### DIRECTIVE
Repeat the listing in full, word for word.

### SOURCE MATERIAL
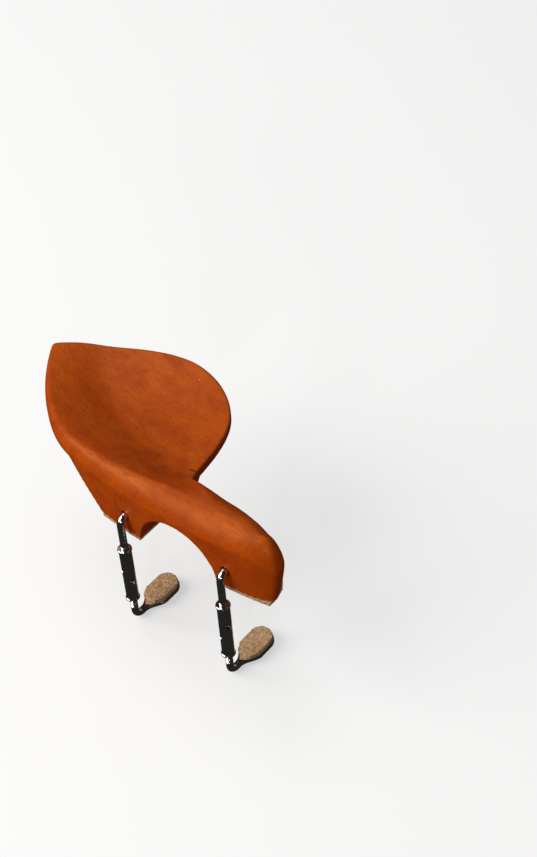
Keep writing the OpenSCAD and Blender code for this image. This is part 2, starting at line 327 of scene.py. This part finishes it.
def bout_edge(x):
    return BOUT_REACH * (1 - (1 - (np.abs(x) / BOUT_HALF) ** BOUT_POWER) ** (1 / BOUT_POWER))


def near_y(x):
    """The wood's near edge: it follows the instrument's edge and leaves it towards the left tip."""
    t = LEAVE_SOFT * np.logaddexp(0, (LEAVE_X - x) / LEAVE_SOFT)
    return bout_edge(x) + LEAVE_RATE * t + LEAVE_CURVE * t * t


def stations():
    """Straight lines across the wood: two lists of points, at the near and the far edge."""
    t = np.linspace(0, len(SECTIONS) - 1, (len(SECTIONS) - 1) * STEPS_PER_SECTION + 1)
    plain = through(SECTIONS, t)
    near = np.column_stack([plain[:, 0], near_y(plain[:, 0])])
    far = plain[:, 1:]
    a = np.radians(86) * np.arange(1, NOSE_STEPS + 1) / NOSE_STEPS
    x = NOSE_START + NOSE_REACH * np.sin(a)
    near_k, far_k = ((1 - np.sin(a) ** power) ** (1 / power) for power in (NEAR_POWER, FAR_POWER))
    taper = NOSE_TAPER * (x - NOSE_START)
    nose_near = NOSE_MID - (NOSE_MID - near_y(NOSE_START) - taper) * near_k
    nose_far = NOSE_MID + (SECTIONS[-1][2] - taper - NOSE_MID) * far_k
    return (np.vstack([near, np.column_stack([x, nose_near])]),
            np.vstack([far, np.column_stack([x, nose_far])]))


def edge_sine(edge, line):
    """Sine of the angle between an edge and the station lines that start on it."""
    run = np.gradient(edge, axis=0)
    cross = np.abs(run[:, 0] * line[:, 1] - run[:, 1] * line[:, 0])
    sine = cross / np.linalg.norm(run, axis=1) / np.linalg.norm(line, axis=1)
    return np.where(edge[:, 0] > NOSE_START, 1, sine)


def dish(x, y):
    u2 = ((x - CUP_MID[0]) / CUP_HALF[0]) ** 2 + ((y - CUP_MID[1]) / CUP_HALF[1]) ** 2
    return mix(DISH_H, RIM_H, np.minimum(1.25, u2))


def top_height(x, y, s, from_near, from_far):
    bar = ease(CUP_END, BAR_BEGIN, x)
    crest = along(CREST, x)
    roll_w = along(ROLL_W, x)
    slope_w = mix(SLOPE_W, CORNER_SLOPE_W, ease(CORNER_BEGIN, CORNER_END, x))
    inner = mix(mix(dish(x, y), crest, bar), crest, fall((from_near - roll_w) / slope_w))
    far_edge = mix(dish(x, y) - RIM_DROP, BAR_FAR_H, bar)
    edge = mix(along(ARRIS, x), far_edge, ease(0, 1, s))
    far_w = mix(RIM_ROUND, roll_w, ease(FAR_ROLL_START, FAR_ROLL_END, x))
    end = quarter((NOSE_START + NOSE_REACH - x) / NOSE_ROLL)
    return mix(edge, inner, roll(from_near / roll_w) * quarter(from_far / far_w) * end)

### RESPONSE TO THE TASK
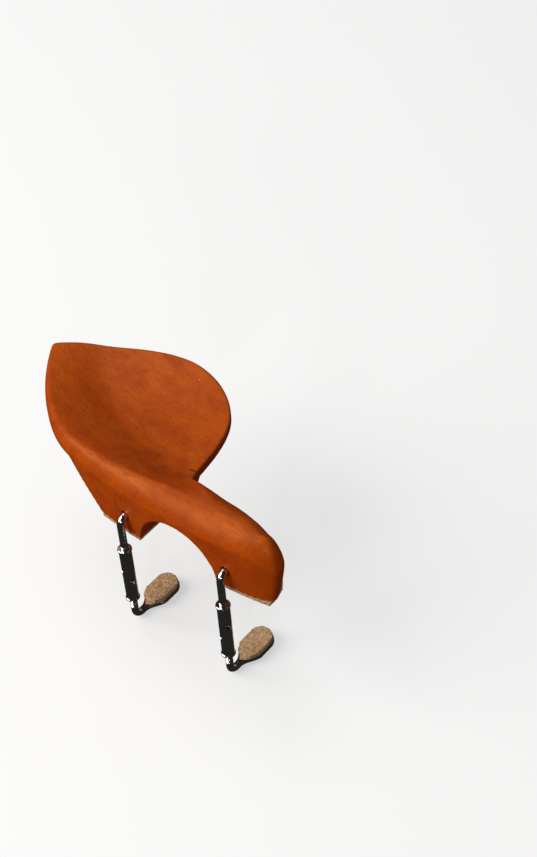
Keep writing the OpenSCAD and Blender code for this image. This is part 2, starting at line 327 of scene.py. This part finishes it.
def bout_edge(x):
    return BOUT_REACH * (1 - (1 - (np.abs(x) / BOUT_HALF) ** BOUT_POWER) ** (1 / BOUT_POWER))


def near_y(x):
    """The wood's near edge: it follows the instrument's edge and leaves it towards the left tip."""
    t = LEAVE_SOFT * np.logaddexp(0, (LEAVE_X - x) / LEAVE_SOFT)
    return bout_edge(x) + LEAVE_RATE * t + LEAVE_CURVE * t * t


def stations():
    """Straight lines across the wood: two lists of points, at the near and the far edge."""
    t = np.linspace(0, len(SECTIONS) - 1, (len(SECTIONS) - 1) * STEPS_PER_SECTION + 1)
    plain = through(SECTIONS, t)
    near = np.column_stack([plain[:, 0], near_y(plain[:, 0])])
    far = plain[:, 1:]
    a = np.radians(86) * np.arange(1, NOSE_STEPS + 1) / NOSE_STEPS
    x = NOSE_START + NOSE_REACH * np.sin(a)
    near_k, far_k = ((1 - np.sin(a) ** power) ** (1 / power) for power in (NEAR_POWER, FAR_POWER))
    taper = NOSE_TAPER * (x - NOSE_START)
    nose_near = NOSE_MID - (NOSE_MID - near_y(NOSE_START) - taper) * near_k
    nose_far = NOSE_MID + (SECTIONS[-1][2] - taper - NOSE_MID) * far_k
    return (np.vstack([near, np.column_stack([x, nose_near])]),
            np.vstack([far, np.column_stack([x, nose_far])]))


def edge_sine(edge, line):
    """Sine of the angle between an edge and the station lines that start on it."""
    run = np.gradient(edge, axis=0)
    cross = np.abs(run[:, 0] * line[:, 1] - run[:, 1] * line[:, 0])
    sine = cross / np.linalg.norm(run, axis=1) / np.linalg.norm(line, axis=1)
    return np.where(edge[:, 0] > NOSE_START, 1, sine)


def dish(x, y):
    u2 = ((x - CUP_MID[0]) / CUP_HALF[0]) ** 2 + ((y - CUP_MID[1]) / CUP_HALF[1]) ** 2
    return mix(DISH_H, RIM_H, np.minimum(1.25, u2))


def top_height(x, y, s, from_near, from_far):
    bar = ease(CUP_END, BAR_BEGIN, x)
    crest = along(CREST, x)
    roll_w = along(ROLL_W, x)
    slope_w = mix(SLOPE_W, CORNER_SLOPE_W, ease(CORNER_BEGIN, CORNER_END, x))
    inner = mix(mix(dish(x, y), crest, bar), crest, fall((from_near - roll_w) / slope_w))
    far_edge = mix(dish(x, y) - RIM_DROP, BAR_FAR_H, bar)
    edge = mix(along(ARRIS, x), far_edge, ease(0, 1, s))
    far_w = mix(RIM_ROUND, roll_w, ease(FAR_ROLL_START, FAR_ROLL_END, x))
    end = quarter((NOSE_START + NOSE_REACH - x) / NOSE_ROLL)
    return mix(edge, inner, roll(from_near / roll_w) * quarter(from_far / far_w) * end)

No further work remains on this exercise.